If Michael Gove were to consider expanding PbR into other areas of the justice system, he might seek advice from the Cabinet Office or the Treasury. But, as the National Audit Office report reveals, neither of these departments monitor how payment by results is operating across government. Without a systemic collection of lessons or any evaluation of whether it this system is delivering its claimed benefits, there is no central source of comparative evidence to inform the choices that policymakers might make.
Meanwhile, the rhetoric marches on without the evidence.

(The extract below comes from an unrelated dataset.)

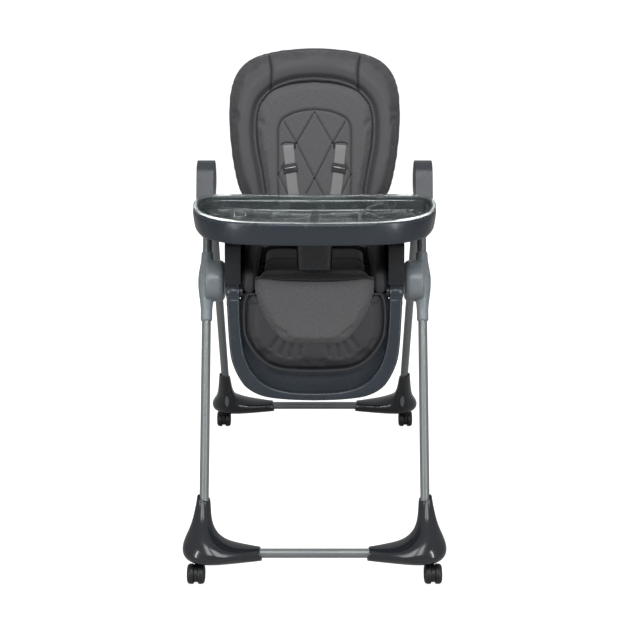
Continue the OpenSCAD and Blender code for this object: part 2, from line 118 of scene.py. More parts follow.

We are told that PbR is the ideal method of tackling difficult social problems that lack ready solutions, such as “reducing reoffending”. Yet PbR providers admitted to the NAO that, given the risks associated with this method of commissioning, it is best suited to “issues to which there are known solutions and where the commissioner’s overarching aim is to reduce costs”.

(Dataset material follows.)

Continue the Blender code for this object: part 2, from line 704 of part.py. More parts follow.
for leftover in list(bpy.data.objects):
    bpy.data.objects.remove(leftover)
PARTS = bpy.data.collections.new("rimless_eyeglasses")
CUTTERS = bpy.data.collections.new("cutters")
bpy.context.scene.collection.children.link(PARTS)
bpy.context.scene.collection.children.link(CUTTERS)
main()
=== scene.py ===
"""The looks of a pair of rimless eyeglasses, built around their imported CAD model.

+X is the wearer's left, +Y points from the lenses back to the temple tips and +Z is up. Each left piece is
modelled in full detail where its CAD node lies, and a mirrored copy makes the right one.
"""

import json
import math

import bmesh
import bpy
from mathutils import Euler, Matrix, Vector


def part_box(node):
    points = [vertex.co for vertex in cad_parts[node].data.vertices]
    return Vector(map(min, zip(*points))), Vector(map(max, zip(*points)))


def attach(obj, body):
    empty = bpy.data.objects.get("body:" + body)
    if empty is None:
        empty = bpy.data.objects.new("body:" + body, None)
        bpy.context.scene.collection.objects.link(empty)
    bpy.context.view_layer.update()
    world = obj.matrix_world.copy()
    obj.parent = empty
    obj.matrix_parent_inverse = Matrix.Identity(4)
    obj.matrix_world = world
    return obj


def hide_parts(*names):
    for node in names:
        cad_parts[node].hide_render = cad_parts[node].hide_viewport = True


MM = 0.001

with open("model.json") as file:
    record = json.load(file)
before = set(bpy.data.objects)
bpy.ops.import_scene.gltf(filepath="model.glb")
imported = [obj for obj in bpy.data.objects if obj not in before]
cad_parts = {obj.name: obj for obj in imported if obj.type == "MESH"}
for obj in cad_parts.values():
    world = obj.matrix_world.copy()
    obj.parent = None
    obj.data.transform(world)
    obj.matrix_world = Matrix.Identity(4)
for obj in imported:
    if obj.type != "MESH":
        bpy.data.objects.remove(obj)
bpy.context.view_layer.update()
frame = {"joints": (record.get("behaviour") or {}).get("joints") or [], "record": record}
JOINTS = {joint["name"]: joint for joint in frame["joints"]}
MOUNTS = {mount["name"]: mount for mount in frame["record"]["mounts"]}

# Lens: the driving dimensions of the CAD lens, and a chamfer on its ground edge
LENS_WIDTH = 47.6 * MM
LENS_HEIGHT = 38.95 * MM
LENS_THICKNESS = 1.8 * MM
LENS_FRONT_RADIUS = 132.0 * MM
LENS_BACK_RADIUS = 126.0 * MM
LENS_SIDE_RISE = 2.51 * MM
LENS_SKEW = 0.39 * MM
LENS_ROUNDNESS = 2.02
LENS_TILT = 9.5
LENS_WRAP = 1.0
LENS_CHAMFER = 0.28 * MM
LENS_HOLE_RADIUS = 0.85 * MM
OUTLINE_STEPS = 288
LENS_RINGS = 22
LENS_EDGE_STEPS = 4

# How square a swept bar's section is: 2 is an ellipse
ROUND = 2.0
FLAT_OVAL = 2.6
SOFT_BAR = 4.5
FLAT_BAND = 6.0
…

PbR mechanisms create perverse incentives, such as the tendency to encourage providers to prioritise those service users who are “easier to help”. The watchdog describes the risk that providers simply focus on “quick wins” that have no lasting impact on longer-term outcomes. Providers may seek to maximise their profit margin on the initial fees alone by cutting costs as far as possible, then largely ignore whatever payment by results element there may be to be earned.

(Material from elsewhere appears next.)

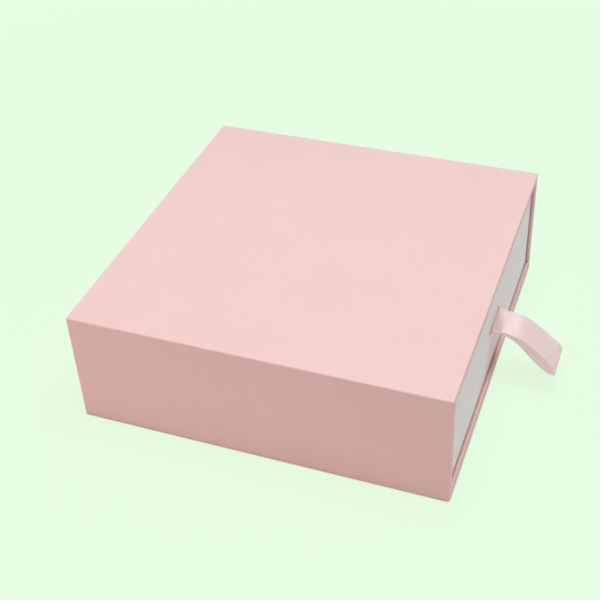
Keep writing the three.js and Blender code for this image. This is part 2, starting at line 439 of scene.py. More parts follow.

The NAO being the NAO, however, the report stops short of damning government policy. In particular, the NAO take certain claims made by the Ministry of Justice at face value. In doing so, further grounds for criticism are missed.
Transforming Rehabilitation is too recent to be examined in detail and so the NAO concentrates on the Peterborough and Doncaster pilots, both of which continue to be evaluated despite the ministerial bandwagon moving on. Because the model being rolled-out nationally is different from either pilot, you may think their effectiveness or otherwise is meaningless. But it is fair to say that these pilots were intensive versions of what is now being watered down for widespread consumption across probation.
Those schemes offered ‘through the gate’ support to people leaving prison, with an emphasis on short-sentenced prisoners who traditionally have not received such support.
Peterborough used a ‘social impact bond’ model where charities and social investors put money into the project. Two groups, or ‘cohorts’, of prisoners leaving the jail would be tracked. If there was a 10 per cent reduction in the frequency of reconviction events for the first cohort against a matched national control group, then a payment would be made to the investors. If a 7.5 per cent reduction occurred across the two cohorts (on average) then a second payment would be made.
Doncaster, on the other hand, saw the contractor Serco aiming to achieve a 5 per cent reduction in reconviction rates to cover their core contract costs. If the prison could reach a 6 per cent reduction or higher, then the company would earn additional payments.
Both pilots did show reductions in reconviction measures, but not enough to justify the payment by results approach. Peterborough managed an 8.4 per cent reduction in the first cohort and so did not trigger its payment. The NAO blandly report that the second cohort is 2.3 per cent below its comparator group — an interim assessment which would mean that Peterborough also fails to trigger the second round of payments.
Doncaster’s first cohort meanwhile did meet its basic target of 5 per cent, as Serco managed 5.7 per cent. But it did not trigger additional payments and the second cohort is also not performing as well in the interim assessment – with only a 3.9 per cent reduction managed thus far.
Both pilots were helped by the exclusion of police cautions in calculating reconvictions, despite cautions being included in regular proven reoffending statistics from the Ministry of Justice.
At best, then, the pilots show that doing something is better than nothing, without any evidence that PbR is the best way to do that something.
It is time for the government to scrap the rocket boosters and apply some scrutiny to payment by results.